### Task instructions
Examine the entries and show every line in which the word "this" is found.

[Rows from an object dataset]
______

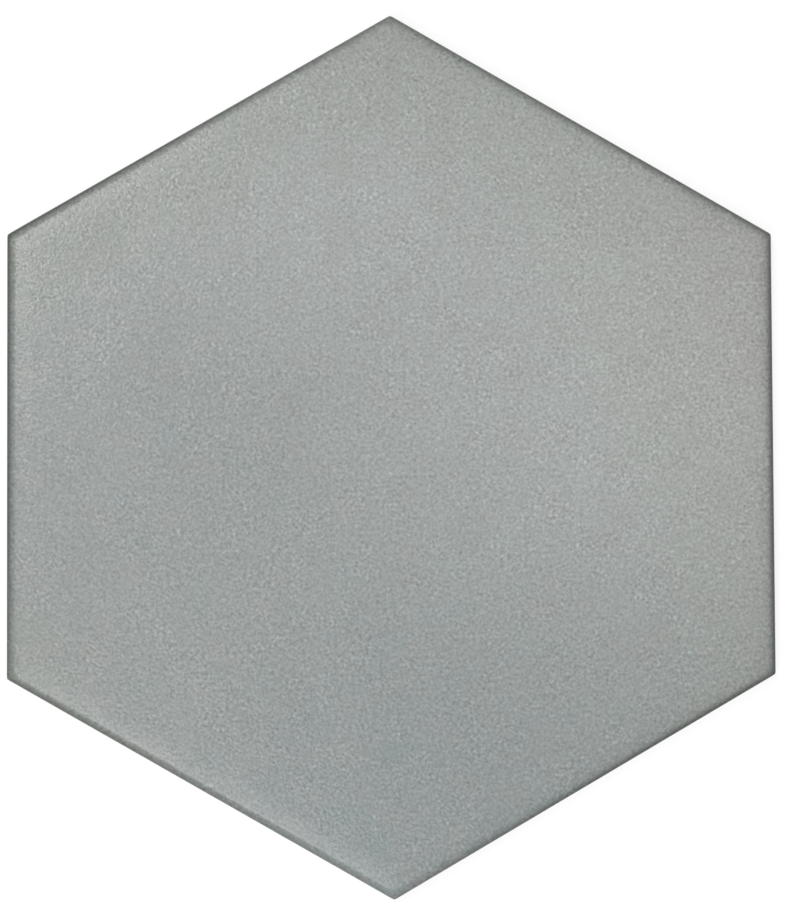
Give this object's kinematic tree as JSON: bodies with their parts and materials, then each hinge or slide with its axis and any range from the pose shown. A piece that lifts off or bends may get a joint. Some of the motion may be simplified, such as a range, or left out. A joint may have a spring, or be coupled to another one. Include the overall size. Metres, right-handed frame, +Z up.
{
  "type": "hexagon floor tile",
  "caption": "Regular hexagon floor tile in matt grey stoneware, with a softly rolled rim, drafted sides and a honeycomb key pressed into its back.",
  "frame": {"origin": "middle of the back, on the plane that rests on the bed", "axes": "+Z up out of the face; two corners point along +Y and -Y, and two sides face +X and -X"},
  "size_m": [0.2, 0.2308, 0.009],
  "materials": {
    "matt_stoneware": "matt fine-grained glaze"
  },
  "bodies": {
    "root": {"hexagon_tile": "matt_stoneware"}
  },
  "joints": []
}
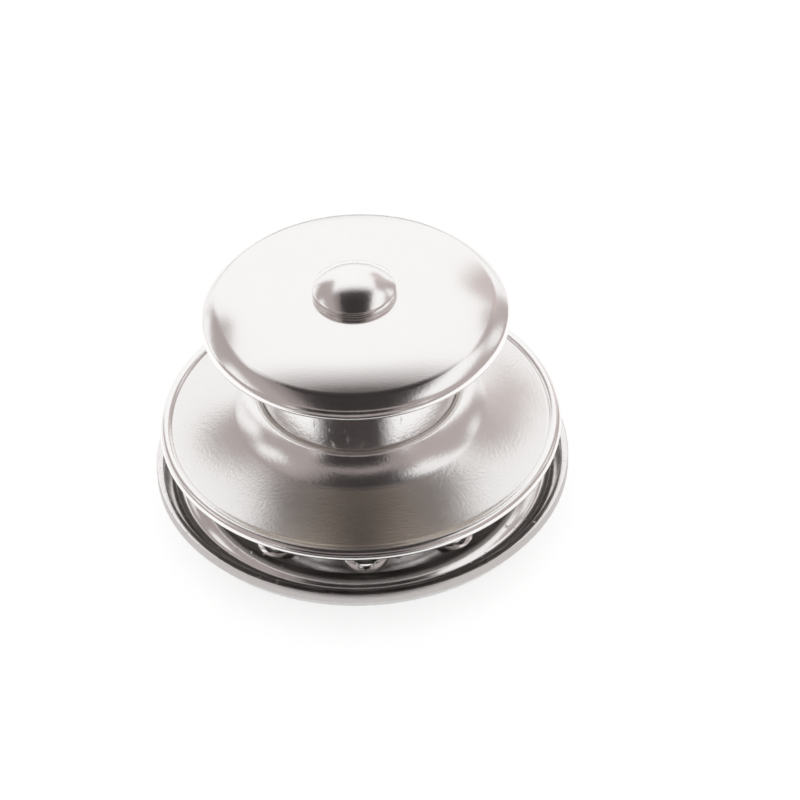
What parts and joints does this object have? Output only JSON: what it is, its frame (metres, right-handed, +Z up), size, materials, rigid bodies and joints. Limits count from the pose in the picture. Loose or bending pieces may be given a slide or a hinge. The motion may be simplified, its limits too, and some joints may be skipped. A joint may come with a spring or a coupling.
{
  "type": "snap fastener",
  "caption": "Pull-to-release snap fastener socket: domed knob on a short neck, flared round flange, and a dished claw washer that clamps fabric.",
  "frame": {"origin": "centre of the stem's lower end face, where the stud goes in", "axes": "+Z up along the axis of the knob, neck and stem; X and Y lie level, and one claw faces -Y"},
  "size_m": [0.0206, 0.0206, 0.0143],
  "materials": {
    "satin_nickel": "satin nickel plate over a pressing, finely brushed",
    "polished_nickel": "bright polished nickel plate",
    "plated_brass": "thinly plated turned brass, left as machined",
    "bearing_steel": "hard polished steel",
    "spring_wire": "drawn spring wire",
    "washer_nickel": "nickel plate over a pressed blank with cut edges"
  },
  "bodies": {
    "socket": {"lock_housing": "polished_nickel", "stud_guide": "plated_brass", "ball_cage": "plated_brass", "flange_shell": "satin_nickel", "return_spring": "spring_wire"},
    "sleeve": {"locking_sleeve": "plated_brass"},
    "knob": {"knob_cap": "satin_nickel", "knob_back_plate": "plated_brass", "pull_pin": "polished_nickel", "pin_washer": "bearing_steel"},
    "washer": {"claw_washer": "washer_nickel"},
    "nut": {"ring_nut": "washer_nickel"},
    "ball_1": {"lock_ball_1": "bearing_steel"},
    "ball_2": {"lock_ball_2": "bearing_steel"},
    "ball_3": {"lock_ball_3": "bearing_steel"},
    "ball_4": {"lock_ball_4": "bearing_steel"},
    "ball_5": {"lock_ball_5": "bearing_steel"},
    "ball_6": {"lock_ball_6": "bearing_steel"}
  },
  "joints": [
    {"name": "knob_pull", "type": "slide", "parent": "socket", "child": "sleeve", "axis": [0, 0, 1], "range_m": [0, 0.0015], "stiffness_N_per_m": 600, "springref_m": -0.001, "deforming": ["return_spring"]},
    {"name": "knob_spin", "type": "hinge", "parent": "sleeve", "child": "knob", "pos_m": [0, 0, 0.0115], "axis": [0, 0, 1], "continuous": true},
    {"name": "clamp_travel", "type": "slide", "parent": "socket", "child": "washer", "axis": [0, 0, 1], "range_m": [-0.00025, 0.0015]},
    {"name": "nut_turn", "type": "hinge", "parent": "washer", "child": "nut", "pos_m": [0, 0, 0.001], "axis": [0, 0, 1], "range_deg": [-120, 720]},
    {"name": "ball_1_out", "type": "slide", "parent": "socket", "child": "ball_1", "axis": [1, 0, 0], "range_m": [0, 0.00036]},
    {"name": "ball_2_out", "type": "slide", "parent": "socket", "child": "ball_2", "axis": [0.5, 0.866, 0], "range_m": [0, 0.00036]},
    {"name": "ball_3_out", "type": "slide", "parent": "socket", "child": "ball_3", "axis": [-0.5, 0.866, 0], "range_m": [0, 0.00036]},
    {"name": "ball_4_out", "type": "slide", "parent": "socket", "child": "ball_4", "axis": [-1, 0, 0], "range_m": [0, 0.00036]},
    {"name": "ball_5_out", "type": "slide", "parent": "socket", "child": "ball_5", "axis": [-0.5, -0.866, 0], "range_m": [0, 0.00036]},
    {"name": "ball_6_out", "type": "slide", "parent": "socket", "child": "ball_6", "axis": [0.5, -0.866, 0], "range_m": [0, 0.00036]}
  ],
  "couplings": [
    {"joint": "nut_turn", "follows": "clamp_travel", "rad_per_m": 8377.6},
    {"joint": "ball_1_out", "follows": "knob_pull", "ratio": 0.24},
    {"joint": "ball_2_out", "follows": "knob_pull", "ratio": 0.24},
    {"joint": "ball_3_out", "follows": "knob_pull", "ratio": 0.24},
    {"joint": "ball_4_out", "follows": "knob_pull", "ratio": 0.24},
    {"joint": "ball_5_out", "follows": "knob_pull", "ratio": 0.24},
    {"joint": "ball_6_out", "follows": "knob_pull", "ratio": 0.24}
  ]
}
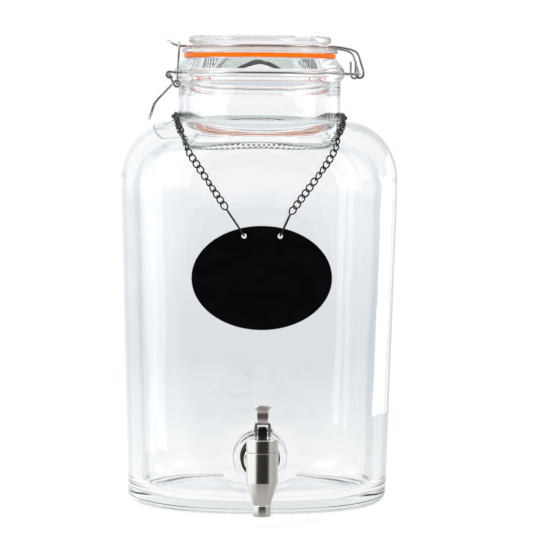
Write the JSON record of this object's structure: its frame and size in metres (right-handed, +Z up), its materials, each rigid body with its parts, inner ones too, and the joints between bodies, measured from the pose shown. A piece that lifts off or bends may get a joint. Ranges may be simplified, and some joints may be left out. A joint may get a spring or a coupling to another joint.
{
  "type": "glass dispenser jar",
  "caption": "Clip-top glass dispenser jar with a rounded oval body, lever tap at the front, wire-bail lid with rubber gasket, and an oval chalkboard tag hanging on a chain.",
  "frame": {"origin": "centre of the flat underside of the glass body, on the axis of the round neck", "axes": "+Z up through the neck and lid, -Y towards the tap and the tag, +X towards the lid's hinge, so that the latch is at -X"},
  "size_m": [0.232, 0.2274, 0.3896],
  "materials": {
    "glass": "clear, slightly cool",
    "orange_rubber": "satin",
    "wire": "smooth drawn wire",
    "black_chain": "satin black",
    "chalkboard": "matt black",
    "steel": "brushed",
    "black_rubber": "matt",
    "black_plastic": "gloss"
  },
  "bodies": {
    "jar": {"glass_jar": "glass", "neck_wire": "wire", "chain_back": "black_chain", "tap_body": "steel", "tap_bonnet": "steel", "tap_shank": "steel", "outer_washer": "black_rubber", "inner_washer": "black_rubber", "steel_washer": "steel", "shank_nut": "steel", "valve_spring": "steel"},
    "lid": {"glass_lid": "glass", "lid_gasket": "orange_rubber", "lid_wire": "wire"},
    "lever": {"clamp_lever": "wire"},
    "bail": {"clamp_bail": "wire"},
    "valve": {"valve_stem": "black_plastic", "valve_plug": "black_rubber", "lever_pin": "steel"},
    "tap_handle": {"tap_lever": "steel"},
    "tag_strands": {"chain_left": "black_chain", "chain_right": "black_chain"},
    "tag": {"chalk_tag": "chalkboard", "tag_link_left": "black_chain", "tag_link_right": "black_chain"}
  },
  "joints": [
    {"name": "lid_hinge", "type": "hinge", "parent": "jar", "child": "lid", "pos_m": [0.0818, 0, 0.359], "axis": [0, 1, 0], "range_deg": [0, 115]},
    {"name": "clamp_lever", "type": "hinge", "parent": "jar", "child": "lever", "pos_m": [-0.0754, 0, 0.3572], "axis": [0, 1, 0], "range_deg": [0, 150]},
    {"name": "bail_swing", "type": "hinge", "parent": "lever", "child": "bail", "pos_m": [-0.0691, 0, 0.3498], "axis": [0, 1, 0], "range_deg": [-210, 0], "deforming": ["clamp_bail"]},
    {"name": "valve_lift", "type": "slide", "parent": "jar", "child": "valve", "axis": [0, 0, 1], "range_m": [0, 0.0054], "deforming": ["valve_spring"]},
    {"name": "tap_tilt", "type": "hinge", "parent": "valve", "child": "tap_handle", "pos_m": [0, -0.13, 0.0782], "axis": [1, 0, 0], "range_deg": [0, 75], "stiffness_Nm_per_rad": 0.06, "springref_deg": -20.05},
    {"name": "tag_swing", "type": "hinge", "parent": "jar", "child": "tag_strands", "pos_m": [0, -0.068, 0.3108], "axis": [-1, 0, 0], "range_deg": [0, 40]},
    {"name": "tag_tilt", "type": "hinge", "parent": "tag_strands", "child": "tag", "pos_m": [0, -0.0879, 0.2473], "axis": [-1, 0, 0], "range_deg": [0, 15]}
  ],
  "couplings": [
    {"joint": "bail_swing", "follows": "clamp_lever", "ratio": -1.4},
    {"joint": "valve_lift", "follows": "tap_tilt", "m_per_rad": 0.004}
  ]
}
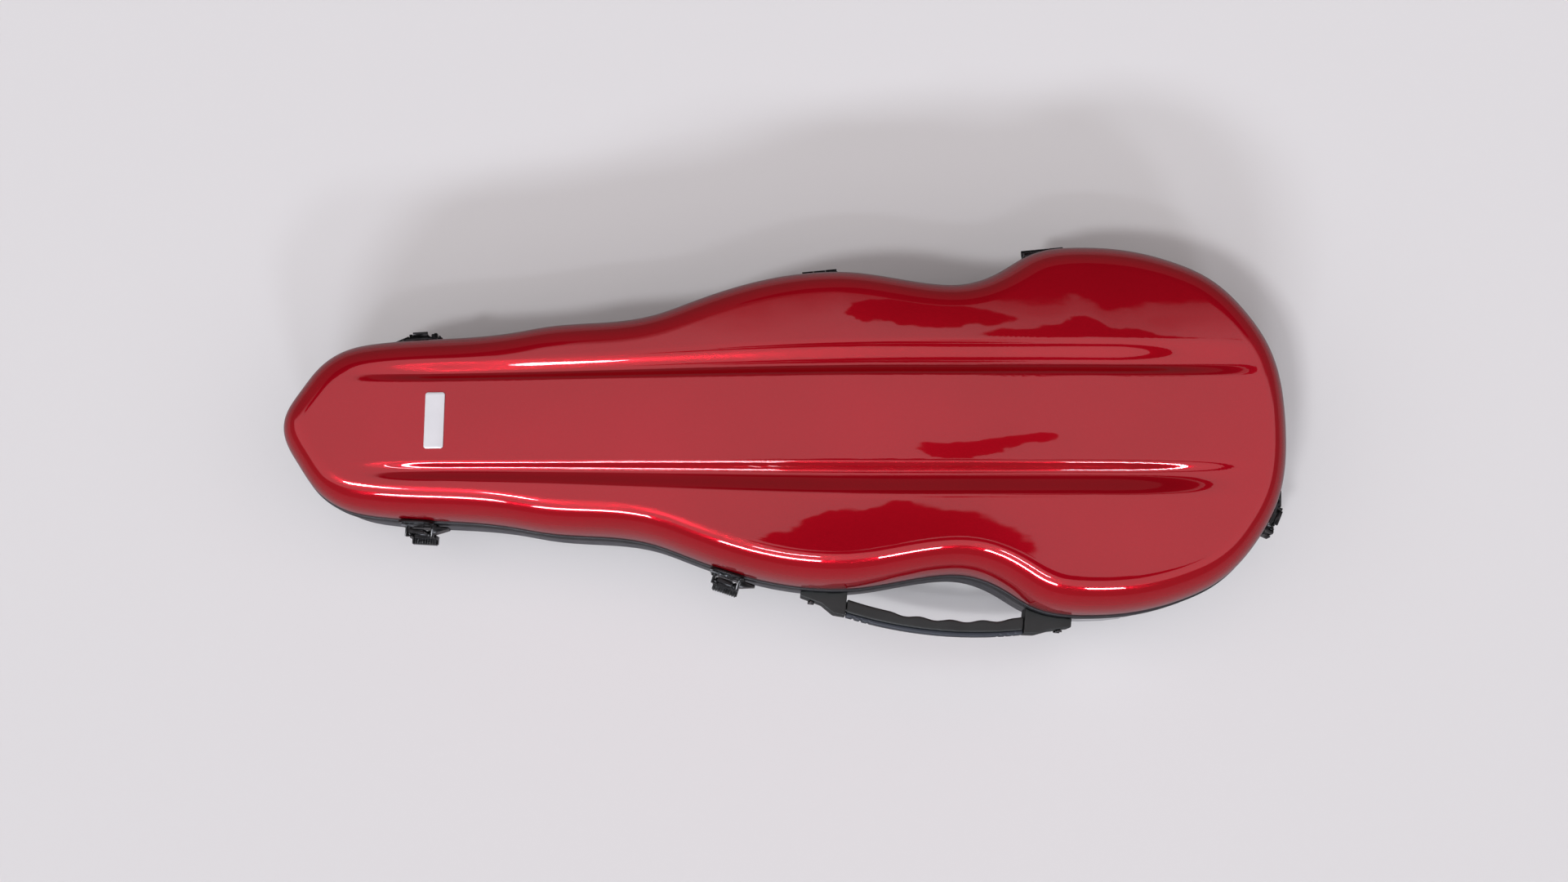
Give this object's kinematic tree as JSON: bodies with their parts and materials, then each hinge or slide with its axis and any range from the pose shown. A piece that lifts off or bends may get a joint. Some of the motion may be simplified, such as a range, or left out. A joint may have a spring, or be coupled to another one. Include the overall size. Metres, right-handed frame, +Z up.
{
  "type": "violin case",
  "caption": "Contoured hard violin case with a glossy domed lid on rear hinges, draw latches, a waist handle and a padded interior.",
  "frame": {"origin": "on the floor under the middle of the case, midway between the tip of the neck end and the wide end, on the centreline", "axes": "+X towards the wide end, +Y towards the hinges, +Z up out of the lid; the case lies on its feet"},
  "size_m": [0.7978, 0.3164, 0.14],
  "materials": {
    "red_lacquer": "deep red metallic high gloss lacquer on moulded composite",
    "base_plastic": "satin black moulded composite",
    "rim_plastic": "satin black moulding",
    "plush_lining": "short dark plush over foam",
    "plate_silver": "pale satin foil, blank",
    "soft_rubber": "matte black rubber",
    "grip_plastic": "fine grained black moulding",
    "grip_rubber": "satin dark grey soft moulding",
    "webbing": "black woven webbing",
    "hardware_plastic": "fine grained black moulding",
    "dark_steel": "black oxide steel",
    "latch_metal": "semi gloss black coated metal"
  },
  "bodies": {
    "base": {"side_sticker": "plate_silver", "base_shell": "base_plastic", "base_rim": "rim_plastic", "rim_gasket": "soft_rubber", "base_liner": "plush_lining", "cavity_pads": "plush_lining", "neck_cradle": "plush_lining", "neck_strap": "webbing", "accessory_tray": "plush_lining", "feet": "soft_rubber", "base_leaf_upper": "latch_metal", "base_leaf_lower": "latch_metal", "base_leaf_rivets": "dark_steel", "hinge_pins": "dark_steel", "latch_plate_front_neck": "latch_metal", "latch_plate_front_body": "latch_metal", "latch_plate_back_neck": "latch_metal", "latch_plate_end": "latch_metal", "latch_rivets": "dark_steel", "lever_pins": "dark_steel", "bracket_upper": "hardware_plastic", "bracket_lower": "hardware_plastic", "bracket_screws": "dark_steel"},
    "lid": {"lid_shell": "red_lacquer", "lid_rim": "rim_plastic", "lid_liner": "plush_lining", "name_plate": "plate_silver", "keeper_front_neck": "latch_metal", "keeper_front_body": "latch_metal", "keeper_back_neck": "latch_metal", "keeper_end": "latch_metal", "keeper_rivets": "dark_steel", "lid_leaf_upper": "latch_metal", "lid_leaf_lower": "latch_metal", "lid_leaf_rivets": "dark_steel", "bow_posts": "hardware_plastic", "bow_tip_loops": "webbing"},
    "bow_clip_left": {"bow_clip_left": "grip_plastic"},
    "bow_clip_right": {"bow_clip_right": "grip_plastic"},
    "handle": {"handle_grip": "grip_plastic", "handle_band": "grip_rubber", "handle_pins": "dark_steel"},
    "lever_front_neck": {"lever_front_neck": "latch_metal", "hook_pin_front_neck": "dark_steel"},
    "hook_front_neck": {"hook_front_neck": "latch_metal"},
    "lever_front_body": {"lever_front_body": "latch_metal", "hook_pin_front_body": "dark_steel"},
    "hook_front_body": {"hook_front_body": "latch_metal"},
    "lever_back_neck": {"lever_back_neck": "latch_metal", "hook_pin_back_neck": "dark_steel"},
    "hook_back_neck": {"hook_back_neck": "latch_metal"},
    "lever_end": {"lever_end": "latch_metal", "hook_pin_end": "dark_steel"},
    "hook_end": {"hook_end": "latch_metal"}
  },
  "joints": [
    {"name": "lid_hinge", "type": "hinge", "parent": "base", "child": "lid", "pos_m": [0, 0.129, 0.0742], "axis": [-0.995, -0.0995, 0], "range_deg": [0, 100]},
    {"name": "handle_swing", "type": "hinge", "parent": "base", "child": "handle", "pos_m": [0.12, -0.1465, 0.059], "axis": [0.995, -0.0995, 0], "range_deg": [-75, 75]},
    {"name": "lever_turn_front_neck", "type": "hinge", "parent": "base", "child": "lever_front_neck", "pos_m": [-0.28944, -0.08059, 0.0662], "axis": [-0.9982, 0.0593, 0], "range_deg": [0, 110]},
    {"name": "hook_turn_front_neck", "type": "hinge", "parent": "lever_front_neck", "child": "hook_front_neck", "pos_m": [-0.28935, -0.07909, 0.0572], "axis": [-0.9982, 0.0593, 0], "range_deg": [-110, 0]},
    {"name": "lever_turn_front_body", "type": "hinge", "parent": "base", "child": "lever_front_body", "pos_m": [-0.04576, -0.12041, 0.0662], "axis": [-0.9478, 0.319, 0], "range_deg": [0, 110]},
    {"name": "hook_turn_front_body", "type": "hinge", "parent": "lever_front_body", "child": "hook_front_body", "pos_m": [-0.04528, -0.11899, 0.0572], "axis": [-0.9478, 0.319, 0], "range_deg": [-110, 0]},
    {"name": "lever_turn_back_neck", "type": "hinge", "parent": "base", "child": "lever_back_neck", "pos_m": [-0.29244, 0.08049, 0.0662], "axis": [0.9982, 0.0593, 0], "range_deg": [0, 110]},
    {"name": "hook_turn_back_neck", "type": "hinge", "parent": "lever_back_neck", "child": "hook_back_neck", "pos_m": [-0.29235, 0.07899, 0.0572], "axis": [0.9982, 0.0593, 0], "range_deg": [-110, 0]},
    {"name": "lever_turn_end", "type": "hinge", "parent": "base", "child": "lever_end", "pos_m": [0.39226, -0.06981, 0.0662], "axis": [-0.4067, -0.9135, 0], "range_deg": [0, 110]},
    {"name": "hook_turn_end", "type": "hinge", "parent": "lever_end", "child": "hook_end", "pos_m": [0.39089, -0.0692, 0.0572], "axis": [-0.4067, -0.9135, 0], "range_deg": [-110, 0]},
    {"name": "clip_turn_left", "type": "hinge", "parent": "lid", "child": "bow_clip_left", "pos_m": [0.175, 0.05, 0.1155], "axis": [0, 0, 1], "range_deg": [-90, 90]},
    {"name": "clip_turn_right", "type": "hinge", "parent": "lid", "child": "bow_clip_right", "pos_m": [0.175, -0.05, 0.1155], "axis": [0, 0, 1], "range_deg": [-90, 90]}
  ],
  "couplings": [
    {"joint": "hook_turn_front_neck", "follows": "lever_turn_front_neck", "ratio": -1},
    {"joint": "hook_turn_front_body", "follows": "lever_turn_front_body", "ratio": -1},
    {"joint": "hook_turn_back_neck", "follows": "lever_turn_back_neck", "ratio": -1},
    {"joint": "hook_turn_end", "follows": "lever_turn_end", "ratio": -1}
  ]
}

______

### Task result
Give this object's kinematic tree as JSON: bodies with their parts and materials, then each hinge or slide with its axis and any range from the pose shown. A piece that lifts off or bends may get a joint. Some of the motion may be simplified, such as a range, or left out. A joint may have a spring, or be coupled to another one. Include the overall size. Metres, right-handed frame, +Z up.
What parts and joints does this object have? Output only JSON: what it is, its frame (metres, right-handed, +Z up), size, materials, rigid bodies and joints. Limits count from the pose in the picture. Loose or bending pieces may be given a slide or a hinge. The motion may be simplified, its limits too, and some joints may be skipped. A joint may come with a spring or a coupling.
Write the JSON record of this object's structure: its frame and size in metres (right-handed, +Z up), its materials, each rigid body with its parts, inner ones too, and the joints between bodies, measured from the pose shown. A piece that lifts off or bends may get a joint. Ranges may be simplified, and some joints may be left out. A joint may get a spring or a coupling to another joint.
Give this object's kinematic tree as JSON: bodies with their parts and materials, then each hinge or slide with its axis and any range from the pose shown. A piece that lifts off or bends may get a joint. Some of the motion may be simplified, such as a range, or left out. A joint may have a spring, or be coupled to another one. Include the overall size. Metres, right-handed frame, +Z up.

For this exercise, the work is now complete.